Érase una vez un pueblo rural de una zona del interior de España, era un pueblo pequeño donde había pocos habitantes, ya que los niños que se hicieron mayores se fueron marchando. Al ser un pueblo de campesinos, durante el día sólo quedaban en él los niños, que acudían todos a una misma escuela, y las personas mayores, que se encargaban de atender los hogares. También, quedaban allí en el pueblo un sacerdote y un sacristán para una pequeña iglesia.
En San Blas, aumenta la población, ya que llegan las cigüeñas que anidan en la torre de la iglesia pero con la llegada del frío abandonan de nuevo el pueblo. Dos veces por semana pasan el carnicero, el panadero y el pescadero que abastecen de comida a los habitantes. También, una vez por semana, les visita el médico. Cada vez más hay en el pueblo perros abandonados de antiguos dueños que los dejan para irse a la ciudad.
La abuela Cayetana era la mujer más anciana del pueblo y a sus 92 años había visto nacer a todos los niños del lugar, a los cuales entretenía contando una y mil historias de su época.

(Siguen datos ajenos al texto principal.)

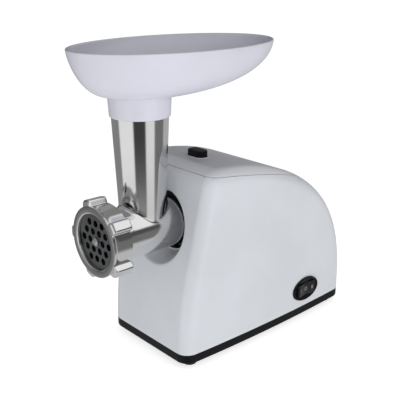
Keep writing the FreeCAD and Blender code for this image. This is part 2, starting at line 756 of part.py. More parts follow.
def case_slab(inset, y0, y1):
    slab = Part.Face(case_outline(inset))
    slab.translate(V(0, y0, 0))
    return slab.extrude(V(0, y1 - y0, 0))


def gearbox_case():
    """Open box for the gears; its rear wall carries the motor."""
    case = case_slab(0, case_front_y, case_rear_y).cut(case_slab(2.4, case_front_y - 1, case_rear_y - 2.6))
    for x, z in case_screw_xz:
        case = case.fuse(cyl_y(3.8, case_front_y, case_rear_y, x, z).common(case_slab(0, -60, 0)))
        case = case.cut(cyl_y(1.3, case_front_y - 1, case_front_y + 14, x, z))
    case = case.fuse(cyl_y(8.0, -16.0, case_rear_y)).cut(cyl_y(6.5, -18, case_rear_y - 1.2))
    for x, z in (first_xz, second_xz):
        case = case.cut(cyl_y(axle_r, case_rear_y - 2.8, case_rear_y - 0.5, x, z))
    case = case.cut(cyl_y(4.0, -14, 0, motor_x, motor_z))
    for x, z in motor_post_xz:
        case = case.cut(cyl_y(1.6, -20, 0, x, z))
    for x in (-7.0, 5.0):
        case = case.fuse(box(x, x + 2.0, lever_y - 3.0, lever_y + 3.0, case_top_z - 0.1, lever_z + 2.6))
    return case.cut(cyl_x(1.5, -9, 9, lever_y, lever_z)).removeSplitter()


def gearbox_cover():
    """Front plate of the gearbox, with the output bearing and screw holes for the socket."""
    plate = case_slab(0, case_front_y - 3.0, case_front_y)
    plate = plate.cut(cyl_y(12.0, -60, -30))
    for x, z in (first_xz, second_xz):
        plate = plate.cut(cyl_y(axle_r, case_front_y - 2.0, case_front_y + 1, x, z))
    for x, z in case_screw_xz:
        plate = plate.cut(cyl_y(1.9, -60, -30, x, z))
    return plate


def output_bushes():
    """Sintered bushes that carry the output wheel: one in the cover, one in the case."""
    front = cyl_y(12.0, case_front_y - 3.0, case_front_y).cut(cyl_y(9.0 + running, -60, -30))
    rear = cyl_y(6.5, -15.5, case_rear_y - 1.2).cut(cyl_y(5.0 + running, -20, 0))
    return group([front, rear])


def gearbox_screws():
    screws = []
    for x, z in case_screw_xz:
        head = cyl_y(3.0, case_front_y - 5.0, case_front_y - 3.0, x, z)
        screws.append(head.fuse(cyl_y(1.25, case_front_y - 3.1, case_front_y + 12, x, z)))
    return group(screws)


# ---- motor ----
def motor_pinion():
    piece = pinion(0, motor_xz, first_xz, -17.5, -11.5)
    return piece.cut(cyl_y(shaft_r, -20, 0, motor_x, motor_z))


def rotor_shaft():
    return cyl_y(shaft_r, -17.5, bracket_y[1] + 2.0, motor_x, motor_z)


def rotor_core():
    core = cyl_y(rotor_r, stator_y[0], stator_y[1], motor_x, motor_z)
    for k in range(12):
        slot = polar(rotor_r - 0.8, 30 * k, 0, motor_x, motor_z)
        core = core.cut(cyl_y(2.2, stator_y[0] - 1, stator_y[1] + 1, slot.x, slot.z))
    return core.cut(cyl_y(shaft_r, 0, 100, motor_x, motor_z))


def rotor_windings():
    ends = []
    for y0, y1 in ((stator_y[0] - 7.5, stator_y[0]), (stator_y[1], stator_y[1] + 7.5)):
        coil = cyl_y(15.5, y0, y1, motor_x, motor_z)
        coil = coil.makeFillet(2.5, [e for e in coil.Edges if e.Length > 50])
        ends.append(coil.cut(cyl_y(shaft_r, 0, 100, motor_x, motor_z)))
    return group(ends)


def commutator():
    drum = cyl_y(commutator_r, 71.5, 86.0, motor_x, motor_z)
    for k in range(12):
        bar = box(commutator_r - 0.8, commutator_r + 2, 71, 90, -0.3, 0.3)
        bar.rotate(V(0, 0, 0), Y_AXIS, 30 * k + 15)
        bar.translate(V(motor_x, 0, motor_z))
        drum = drum.cut(bar)
    return drum.cut(cyl_y(shaft_r, 0, 100, motor_x, motor_z))


def cooling_fan():
    fan = cyl_y(22.0, 3.0, 4.2, motor_x, motor_z).fuse(cyl_y(6.0, 3.0, 12.0, motor_x, motor_z))
    for k in range(9):
        blade = box(5.5, 21.5, 4.0, 11.5, -0.6, 0.6)
        blade.rotate(V(0, 0, 0), Y_AXIS, 40 * k)
        blade.translate(V(motor_x, 0, motor_z))
        fan = fan.fuse(blade)
    return fan.cut(cyl_y(shaft_r, 0, 100, motor_x, motor_z)).removeSplitter()


def coil_legs(gap):
    """The four stretches of coil that run through the stator."""
    y0, y1 = stator_y[0] - 1, stator_y[1] + 1
    return [sector_y(coil_in_r - gap, coil_out_r + gap, a - 9 - gap, a + 9 + gap, y0, y1, motor_x, motor_z)
            for a in (40, 140, 220, 320)]


def stator_core():
    block = rounded_rect(31.0, 28.0, 6.0, (0, 0, 0))
    block.rotate(V(0, 0, 0), V(1, 0, 0), 90)
    block.translate(V(motor_x, stator_y[0], motor_z))
    core = Part.Face(block).extrude(V(0, stator_y[1] - stator_y[0], 0))
    core = core.cut(cyl_y(rotor_r + 0.6, 0, 100, motor_x, motor_z))
    core = cut_all(core, coil_legs(0.2))
    for x, z in motor_post_xz:
        core = core.cut(cyl_y(1.6, 0, 100, x, z))
    return core


def field_coils():
    coils = []
    for first, second, a0, a1 in ((40, 140, 31, 149), (220, 320, 211, 329)):
        y0, y1 = stator_y
        coil = sector_y(coil_in_r, coil_out_r, a0, a1, y0 - 7.5, y0 - 0.3, motor_x, motor_z)
        coil = coil.fuse(sector_y(coil_in_r, coil_out_r, a0, a1, y1 + 0.3, y1 + 7.5, motor_x, motor_z))
        for a in (first, second):
            coil = coil.fuse(sector_y(coil_in_r, coil_out_r, a - 9, a + 9, y0 - 1, y1 + 1, motor_x, motor_z))
        coils.append(coil.removeSplitter())
    return group(coils)


def bracket(outer, inner, posts_to):
    """Bearing plate with four posts that stand on the stator, and a cup for the bearing."""
    y0, y1 = sorted((outer, inner))
    side = 1 if inner > outer else -1
    outline = rounded_rect(30.0, 27.0, 5.0, (0, 0, 0))
    outline.rotate(V(0, 0, 0), V(1, 0, 0), 90)
    outline.translate(V(motor_x, y0, motor_z))
    out = Part.Face(outline).extrude(V(0, y1 - y0, 0))
    for x, z in motor_post_xz:
        start, end = sorted((posts_to, (y0 + y1) / 2))
        out = out.fuse(cyl_y(3.4, start, end, x, z)).cut(cyl_y(1.6, -30, 130, x, z))
    start, end = sorted((outer, outer + side * (bearing_w + 1.2)))
    out = out.fuse(cyl_y(9.5, start, end, motor_x, motor_z))
    start, end = sorted((outer - side, outer + side * bearing_w))
    return out.cut(cyl_y(7.5, start, end, motor_x, motor_z)).cut(cyl_y(3.2, -30, 130, motor_x, motor_z))


def motor_front_bracket():
    return bracket(bracket_y[0], bracket_y[0] + 2.6, stator_y[0]).removeSplitter()


def motor_rear_bracket():
    """Rear plate; its two arms carry the brush holders."""
    plate = bracket(bracket_y[1], bracket_y[1] - 2.6, stator_y[1])
    for side in (-1, 1):
        x0, x1 = sorted((side * 19, side * 30))
        plate = plate.fuse(box(x0, x1, brush_y[1], bracket_y[1] - 2, motor_z - 5, motor_z + 5))
    return plate.removeSplitter()


def motor_bearings():
    rings = []
    for y0 in (bracket_y[0], bracket_y[1] - bearing_w):
        ring = cyl_y(7.5, y0, y0 + bearing_w, motor_x, motor_z)
        rings.append(ring.cut(cyl_y(shaft_r + running, -30, 130, motor_x, motor_z)))
    return group(rings)


def brush_holders():
    holders = []
    for side in (-1, 1):
        x0, x1 = sorted((side * 13.0, side * 32.0))
        tube = box(x0, x1, brush_y[0], brush_y[1], motor_z - 4.2, motor_z + 4.2)
        x0, x1 = sorted((side * 10.0, side * 30.8))
        holders.append(tube.cut(box(x0, x1, brush_y[0] + 1.2, brush_y[1] - 1.2, motor_z - 3.0, motor_z + 3.0)))
    return group(holders)


def carbon_brushes():
    brushes = []
    for side in (-1, 1):
        x0, x1 = sorted((side * commutator_r / 2, side * 22.0))
        block = box(x0, x1, brush_y[0] + 1.3, brush_y[1] - 1.3, motor_z - 2.9, motor_z + 2.9)
        brushes.append(block.cut(cyl_y(commutator_r + running, 70, 90, motor_x, motor_z)))
    return group(brushes)


def brush_springs():
    springs = []
    for side in (-1, 1):
        spring = coil_spring(2.0, 0.3, 5, V(0, 0, 22.05), 8.7)
        spring.rotate(V(0, 0, 0), Y_AXIS, side * 90)
        spring.translate(V(motor_x, sum(brush_y) / 2, motor_z))
        springs.append(spring)
    return group(springs)


def motor_screws():
    """Long screws that hold the front bracket, stator and rear bracket on the gearbox."""
    screws = []
    rear = bracket_y[1]
    for x, z in motor_post_xz:
        screws.append(cyl_y(1.5, case_rear_y - 2.0, rear, x, z).fuse(cyl_y(3.0, rear, rear + 2.2, x, z)))
    return group(screws)


def motor_cushions():
    """Rubber blocks between the base's posts and the stator."""
    pads = []
    for x in (-22, 22):
        for y in (24, 62):
            y0, y1 = max(y - 4, stator_y[0]), min(y + 4, stator_y[1])
            pads.append(box(x - 5, x + 5, y0, y1, cushion_foot_z, motor_z - 28.0))
    return group(pads)


# ---- mains inlet ----
def cord_inlet():
    """Rubber bush in the rear wall; the lead itself isn't part of this object."""
    bush = cyl_y(inlet_r - 0.2, 132, 143.2, inlet_x, inlet_z).fuse(cyl_y(inlet_r + 2.0, 133, 137.0, inlet_x, inlet_z))
    return bush.cut(cyl_y(3.6, 120, 150, inlet_x, inlet_z))


def terminal_block():
    block = box(-40, -22, 98, 110, foot_h + 2.6, 24)
    for x in (-36, -31, -26):
        block = block.cut(cyl_z(1.6, 18, 30, x, 104))
    return block


sub_parts = [
    housing_shell, top_cover, base_plate, rubber_feet, base_screws, switch_bezel, rocker_switch, rocker_pin,
    switch_body, switch_terminals, head_socket, grinder_head, screw_bush, feed_screw, cross_knife,
    cutting_plate, ring_nut, hopper_tray, release_button, button_spring, latch_lever, latch_pivot, latch_pin,
    output_gear, second_gear, first_gear, gear_axles, gearbox_case, gearbox_cover, output_bushes,
    gearbox_screws, motor_pinion, rotor_shaft, rotor_core, rotor_windings, commutator, cooling_fan,
    stator_core, field_coils, motor_front_bracket, motor_rear_bracket, motor_bearings, brush_holders,
    carbon_brushes, brush_springs, motor_screws, motor_cushions, cord_inlet, terminal_block,
]

os.makedirs("parts", exist_ok=True)
for make in sub_parts:
    export(make.__name__, make())
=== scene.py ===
import math

import bmesh
import bpy
import numpy as np
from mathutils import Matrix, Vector


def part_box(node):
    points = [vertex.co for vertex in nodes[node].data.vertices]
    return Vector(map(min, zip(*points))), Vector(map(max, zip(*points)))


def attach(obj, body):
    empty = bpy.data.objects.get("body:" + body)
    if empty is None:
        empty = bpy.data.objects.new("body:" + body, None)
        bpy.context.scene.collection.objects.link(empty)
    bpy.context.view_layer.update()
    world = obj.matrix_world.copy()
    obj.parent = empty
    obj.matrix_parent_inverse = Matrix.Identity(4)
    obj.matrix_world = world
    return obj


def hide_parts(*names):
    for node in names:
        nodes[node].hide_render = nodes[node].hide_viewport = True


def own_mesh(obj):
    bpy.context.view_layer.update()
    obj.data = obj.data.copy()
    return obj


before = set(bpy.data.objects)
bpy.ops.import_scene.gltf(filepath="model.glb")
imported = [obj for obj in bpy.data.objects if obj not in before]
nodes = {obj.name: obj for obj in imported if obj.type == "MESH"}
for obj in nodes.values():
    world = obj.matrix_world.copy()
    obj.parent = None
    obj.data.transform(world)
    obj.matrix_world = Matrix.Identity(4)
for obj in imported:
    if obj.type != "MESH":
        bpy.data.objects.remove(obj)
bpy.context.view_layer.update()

scene = bpy.context.scene
pi = math.pi
axisZ = 0.1246  # height of the barrel's axis


def nodeSpan(name):
    low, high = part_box(name)
    return np.array(low), np.array(high)


def aimAt(thing, place, aim):
    # a camera or lamp stands at a place and looks at a point
    thing.location = place
    thing.rotation_euler = (Vector(aim) - Vector(place)).to_track_quat("-Z", "Y").to_euler()
    scene.collection.objects.link(thing)


# camera
view = {"place": (0.47330, -0.43466, 0.35224), "aim": (-0.04999, 0.03209, 0.11219), "lens": 63.08,
        "sensor": 36.0}
cameraData = bpy.data.cameras.new("camera")
cameraData.lens = view["lens"]
cameraData.sensor_width = view["sensor"]
camera = bpy.data.objects.new("camera", cameraData)
aimAt(camera, view["place"], view["aim"])
scene.camera = camera
print("camera ready")

# surfaces on grids
meshing = {"weld": 2e-5, "sliver": 5e-6, "sharp": 32.0, "edgeSegments": 2, "edgeAngle": 50.0}
cornerShare = 0.48  # most of a side that one corner's arc may use


def gridFaces(rows, cols, closeRows=False, closeCols=False, skip=None):
    # quads of a rows x cols grid, wrapping round where asked; skip lists blocks (row0, row1, col0, col1)
    i = np.arange(rows if closeRows else rows - 1)
    j = np.arange(cols if closeCols else cols - 1)
    i, j = np.meshgrid(i, j, indexing="ij")
    i, j = i.ravel(), j.ravel()
    for i0, i1, j0, j1 in skip or []:
        keep = ~((i >= i0) & (i < i1) & (j >= j0) & (j < j1))
        i, j = i[keep], j[keep]
    nextI, nextJ = (i + 1) % rows, (j + 1) % cols
    return np.stack([i * cols + j, i * cols + nextJ, nextI * cols + nextJ, nextI * cols + j], axis=1)


def sheet(grid, skip=None):
    return grid, gridFaces(*grid.shape[:2], skip=skip)


def joined(rings):
    # closed rings of equal count, each joined to the next
    grid = np.asarray(rings)
    return grid, gridFaces(*grid.shape[:2], closeCols=True)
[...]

Llegaba el verano y con las vacaciones la población se multiplicaba, el pueblo se llenaba de niños y mayores. Además, en esta época celebraban la fiesta del pueblo en honor a San Cristóbal, la plaza se llenaba de gente de otros pueblos de alrededor y todas las noches actuaba una gran orquesta. Durante estos días los niños del pueblo junto con los que acudían de otros pueblos de alrededor disputaban partidos de fútbol. En el río que atravesaba el pueblo llevando un gran caudal niños y mayores se bañaban para aliviar el calor, pero no lo hacían solos ya que en éste había ranas, truchas y cangrejos.
El día de la fiesta grande, Cayetana, se levantó temprano ya que había que pasear el Santo por las calles del pueblo, despertó al cura para ir a la iglesia en busca del santo pero cual fue su sorpresa al ver que San Cristóbal no estaba en su lugar. Cuando las gentes del pueblo supieron la noticia se entristecieron, se les echó la noche buscando por todos los alrededores sin lograr dar con él. Este año en la procesión los habitantes del pueblo no podrían bailar a su santo, lo que podría traer mala suerte al pueblo y suponer que se sucedieran grandes sequías.
Sin embargo, por suerte, no tardó mucho en saberse la verdad. Ese verano sí había habido una procesión en el pueblo, pero ésta había estado organizada por los más pequeños, que queriendo imitar a los mayores habían cogido a San Cristóbal y lo habían sacado a pasear. Lo que pedían era que San Cristóbal les concediera el deseo de quedarse todos juntos a vivir en aquel pueblo tan divertido.
Pero ese deseo no pudo cumplirse, llegaba el invierno y con las frecuentes nevadas los habitantes del pueblo se habían quedado de nuevo solos y hacían su vida dentro de los hogares. En sus casas, para San Martín celebraban la matanza del cerdo, se asaban castañas y manzanas en la lumbre.
En aquella época nuestra abuela Cayetana trabajaba duro para todo el pueblo, y en su mente añoraba a todas aquellas personas que como las cigüeñas emigraban a otros lugares y no volvían hasta el proximo verano.